Из последних тем формуа видны откровенные вопросы о том как настроить линукс что-бы всё работало. Однако большинство не знакомы с линуксом как таковым, пытаются нажраться гранитных камней науки устанавливая линукс Gentoo, большинство вопросов изрядно описанны в интернете. По многим я видел попытки ответа на форуме гентоо.ру

Скажу честно иногда вроде и хочется помочь. Но вопроизвести описанную проблему не удаётся вообще, описания проблем ни когда не хватает.

В частности устанавливая линукс Linux Gentoo с последнего дистрибутива Gentoo Linux IRON PENGUIN Edition большинство проблем мне удалось решить из документаций в интернете, иногда удавалось найти решение проблем в англоязычном разделе форума(чем другие хуже меня?).

Вобщем скучающая российская ветка в этом форуме начинает становится всё хуже и хуже с момента моей регистрацией, в связи с проявлением SEO спама и многих глупых вопросов которые можно было решить явно не на оффициальном форуме разработчиков Гентоо, а используя гугл или яндекс ну или поискать похожие темы на гентоо.ру(за незнанием английского языка).. 

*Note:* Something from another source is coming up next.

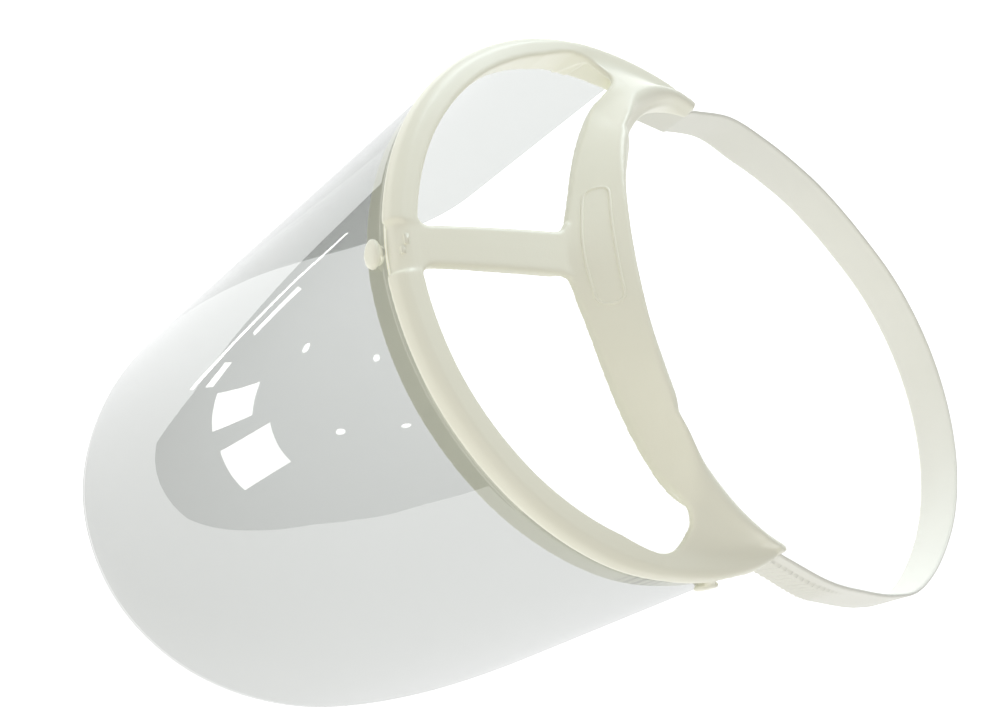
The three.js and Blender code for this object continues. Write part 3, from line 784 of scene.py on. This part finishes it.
def clear_film():
    """Thin clear sheet: a pale grey tint, a mirror gloss by Fresnel and a faint haze."""
    m = bpy.data.materials.new("film_material")
    m.use_nodes = True
    tree = m.node_tree
    tree.nodes.clear()
    link = tree.links.new
    out = node(tree, "ShaderNodeOutputMaterial")
    coord = node(tree, "ShaderNodeTexCoord")
    clear = node(tree, "ShaderNodeBsdfTransparent", Color=(0.745, 0.752, 0.742, 1))
    gloss = node(tree, "ShaderNodeBsdfGlossy")
    haze = node(tree, "ShaderNodeBsdfDiffuse", Color=(0.75, 0.78, 0.76, 1))
    cloud = node(tree, "ShaderNodeTexNoise", Scale=14.0, Detail=5.0)
    ripple = node(tree, "ShaderNodeTexNoise", Scale=16.0, Detail=1.0)
    scuff = node(tree, "ShaderNodeTexNoise", Scale=340.0, Detail=3.0)
    for n in (cloud, ripple, scuff):
        link(coord.outputs["Object"], n.inputs["Vector"])
    amount = map_range(tree, cloud.outputs["Fac"], 0.015, 0.05)
    rough = map_range(tree, scuff.outputs["Fac"], 0.006, 0.03)
    link(rough.outputs["Result"], gloss.inputs["Roughness"])
    bump = node(tree, "ShaderNodeBump", Strength=0.12, Distance=0.002)
    link(ripple.outputs["Fac"], bump.inputs["Height"])
    link(bump.outputs["Normal"], gloss.inputs["Normal"])
    fresnel = node(tree, "ShaderNodeFresnel", IOR=1.9)
    facing = node(tree, "ShaderNodeNewGeometry")
    front = node(tree, "ShaderNodeMath", operation="SUBTRACT")
    front.inputs[0].default_value = 1
    link(facing.outputs["Backfacing"], front.inputs[1])
    mirror = node(tree, "ShaderNodeMath", operation="MULTIPLY")
    link(fresnel.outputs[0], mirror.inputs[0])
    link(front.outputs[0], mirror.inputs[1])
    first = node(tree, "ShaderNodeMixShader")
    second = node(tree, "ShaderNodeMixShader")
    link(amount.outputs["Result"], first.inputs["Fac"])
    link(clear.outputs[0], first.inputs[1])
    link(haze.outputs[0], first.inputs[2])
    link(mirror.outputs[0], second.inputs["Fac"])
    link(first.outputs[0], second.inputs[1])
    link(gloss.outputs[0], second.inputs[2])
    link(second.outputs[0], out.inputs["Surface"])
    return m


# ------------------------------------------------------------------ the pieces, dressed


def dress(o, m, body, slot, *nodes):
    """Give the piece its material and body, and let it stand for its CAD nodes; the slot is not used."""
    o.data.materials.clear()
    o.data.materials.append(m)
    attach(o, body)
    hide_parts(*nodes)


THIN_WALL_TOP = -1.5             # z
THIN_WALL_END_Y = -20
THIN_WALL_GAP = (1.6, 2.8)       # distance of its film side inside the lip
HEAD_MIDDLE_Y = -40


def mark_thin_wall(o, m):
    """The thin wall behind the film lets light through, so its film side gets a brighter copy."""
    o.data.materials.append(m)
    route = lip.p[::6]
    for poly in o.data.polygons:
        x, y, z = poly.center / MM
        if z > THIN_WALL_TOP or y > THIN_WALL_END_Y:
            continue
        gaps = np.hypot(route[:, 0] - x, route[:, 1] - y)
        closest = route[gaps.argmin()]
        reach, limit = (math.hypot(px, py - HEAD_MIDDLE_Y) for px, py in ((x, y), closest[:2]))
        if reach < limit and THIN_WALL_GAP[0] < gaps.min() < THIN_WALL_GAP[1]:
            poly.material_index = 1


frame_plastic = moulded_plastic("frame_material", *FRAME_COLOURS, 0.3)
strap_plastic = moulded_plastic("strap_material", *STRAP_COLOURS, 0.42, 0.05, 0.2)

moulding = frame_moulding()
dress(moulding, frame_plastic, "frame", "frame_plastic",
      "visor_rim", "brow_band", "centre_strut", "centre_stud", "temple_left", "temple_right",
      "side_stud_left", "side_stud_right", "strap_keeper_left", "strap_keeper_right")
mark_thin_wall(moulding, moulded_plastic("thin_wall_material", *FRAME_COLOURS, 0.3, 0.5))
dress(visor_film(), clear_film(), "frame", "film_clear", "visor_film")
dress(rear_strap(), strap_plastic, "strap", "strap_plastic", "rear_strap")
verts, faces = pawl()
dress(new_object("pawl_finger_left", verts, faces), frame_plastic, "pawl_left", "frame_plastic",
      "ratchet_pawl_left")
dress(new_object("pawl_finger_right", flip_x(verts), faces), frame_plastic, "pawl_right",
      "frame_plastic", "ratchet_pawl_right")

# ------------------------------------------------------------ camera, light, floor

CAMERA_PLACE = Vector((0.1474, -0.3039, 0.2540))
CAMERA_TARGET = Vector((0.0014, -0.0541, -0.0504))
CAMERA_ROLL = math.radians(-59.38)
CAMERA_LENS = 46.8               # on a sensor 36 mm wide


def add_camera():
    """The camera looks down at the shield from in front of it, rolled well over."""
    camera = bpy.data.objects.new("camera", bpy.data.cameras.new("camera"))
    bpy.context.scene.collection.objects.link(camera)
    camera.data.sensor_width = 36
    camera.data.lens = CAMERA_LENS
    camera.data.clip_start = 0.01
    ahead = (CAMERA_TARGET - CAMERA_PLACE).normalized()
    level = ahead.cross(Vector((0, 0, 1))).normalized()
    upright = level.cross(ahead)
    up = upright * math.cos(CAMERA_ROLL) + level * math.sin(CAMERA_ROLL)
    right = ahead.cross(up)
    camera.matrix_world = Matrix((
        (right.x, up.x, -ahead.x, CAMERA_PLACE.x),
        (right.y, up.y, -ahead.y, CAMERA_PLACE.y),
        (right.z, up.z, -ahead.z, CAMERA_PLACE.z),
        (0, 0, 0, 1),
    ))
    bpy.context.scene.camera = camera


def area(name, place, target, size, power, colour):
    """A rectangular soft light, aimed at the target."""
    data = bpy.data.lights.new(name, "AREA")
    data.shape, data.size, data.size_y = "RECTANGLE", size[0], size[1]
    data.energy, data.color = power, colour
    o = bpy.data.objects.new(name, data)
    bpy.context.scene.collection.objects.link(o)
    o.location = place
    o.rotation_euler = (Vector(target) - Vector(place)).to_track_quat("-Z", "Y").to_euler()


add_camera()
area("window_light", (-1.3, 0.25, 0.6), (-0.06, -0.08, 0), (0.8, 0.9), 12, (0.84, 0.93, 1.0))
area("ceiling_light", (-0.2, 0.3, 1.7), (0, 0, 0), (1.8, 1.8), 4, (1.0, 0.99, 0.97))
area("room_light", (1.0, -0.9, 0.9), (0, 0, 0), (1.4, 1.4), 7, (1.0, 0.95, 0.84))

world = bpy.data.worlds.new("studio")
world.use_nodes = True
world.node_tree.nodes["Background"].inputs["Color"].default_value = (0.98, 0.985, 1.0, 1)
world.node_tree.nodes["Background"].inputs["Strength"].default_value = 0.36
bpy.context.scene.world = world
bpy.context.scene.view_settings.view_transform = "Standard"

FLOOR_GLOW = (1.1, 0.85)         # strength on the window side and on the other
FLOOR_FADE = (-0.2, 0.08)        # x range, in metres, over which it changes
FLOOR_Z = min(cad_box[0][2], -0.2) - 0.0015
FLOOR_HALF = 3000                # millimetres


def add_floor():
    """A pale floor that glows a little, more towards the window side."""
    half = FLOOR_HALF
    floor = new_object("floor", [(-half, -half, 0), (half, -half, 0), (half, half, 0), (-half, half, 0)],
                       [(0, 1, 2, 3)])
    floor.location.z = FLOOR_Z
    m, tree, shader = material("floor_material", (0.5, 0.5, 0.5), 0.8)
    place = node(tree, "ShaderNodeTexCoord")
    axes = node(tree, "ShaderNodeSeparateXYZ")
    tree.links.new(place.outputs["Object"], axes.inputs[0])
    glow = map_range(tree, axes.outputs["X"], *FLOOR_GLOW)
    glow.interpolation_type = "SMOOTHSTEP"
    glow.inputs["From Min"].default_value, glow.inputs["From Max"].default_value = FLOOR_FADE
    tree.links.new(glow.outputs["Result"], shader.inputs["Emission Strength"])
    shader.inputs["Emission Color"].default_value = (1, 1, 1, 1)
    floor.data.materials.append(m)


def reflector(name, outline, lift, strength):
    """A flat studio card just above the floor, seen only as a reflection."""
    o = new_object(name, [(x, y, 0) for x, y in outline], [tuple(range(len(outline)))])
    o.location.z = FLOOR_Z + lift
    m, tree, shader = material(name + "_material", (0, 0, 0), 1)
    shader.inputs["Specular IOR Level"].default_value = 0
    shader.inputs["Emission Color"].default_value = (1, 1, 0.97, 1)
    shader.inputs["Emission Strength"].default_value = strength
    o.data.materials.append(m)
    o.visible_camera = o.visible_diffuse = o.visible_shadow = o.visible_transmission = False


# The room that the film mirrors: dark, with a bright window, its streaks and a few glints.
DARK_CARD = [(-420, -700), (420, -700), (420, -176), (120, -175), (40, -160), (-20, -156), (-50, -166),
             (-420, -176)]
BRIGHT_CARDS = [
    ("window_pane_a", [(-42, -184), (-33, -214), (-4, -210), (-9, -186)], 4.2),
    ("window_pane_b", [(10, -188), (13, -218), (60, -212), (52, -187)], 4.2),
    ("window_gleam_a", [(-128, -194), (-92, -183), (-88, -187), (-124, -201)], 4.0),
    ("window_gleam_b", [(-70, -176), (-52, -172), (-50, -178), (-68, -183)], 4.0),
    ("window_streak", [(-176, -197), (-53, -164), (-54, -161), (-176, -193)], 5.0),
]
GLINTS = ((-44, -243), (21, -284), (125, -256), (71, -241), (-175, -237))
GLINT_HALF = (5, 2.2)
CARD_LIFT = (0.003, 0.004)       # metres above the floor, dark card and bright cards

add_floor()
reflector("dark_card", DARK_CARD, CARD_LIFT[0], 0.0)
for name, outline, strength in BRIGHT_CARDS:
    reflector(name, outline, CARD_LIFT[1], strength)
for i, (x, y) in enumerate(GLINTS):
    oval = [(x + GLINT_HALF[0] * math.cos(a), y + GLINT_HALF[1] * math.sin(a))
            for a in np.linspace(0, 6.28, 12, endpoint=False)]
    reflector(f"glint_{i}", oval, CARD_LIFT[1], 5.0)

И могу сказать точно что ещё будут вопросы здесь "как переключить раскладку клавиатуры в КДЕ на ctrl+shift" =) Причина одна, пошло поколение которое искать ни чего не хочет(пока ещё читать и писать не лень, хотя пора хендбук в ютубе видео сделать с подробностями), хотят чтобы им пришёл мастер и установил Линукс, а потом хвастаться друзьям что он конкретный линуксоид. Бле...

----------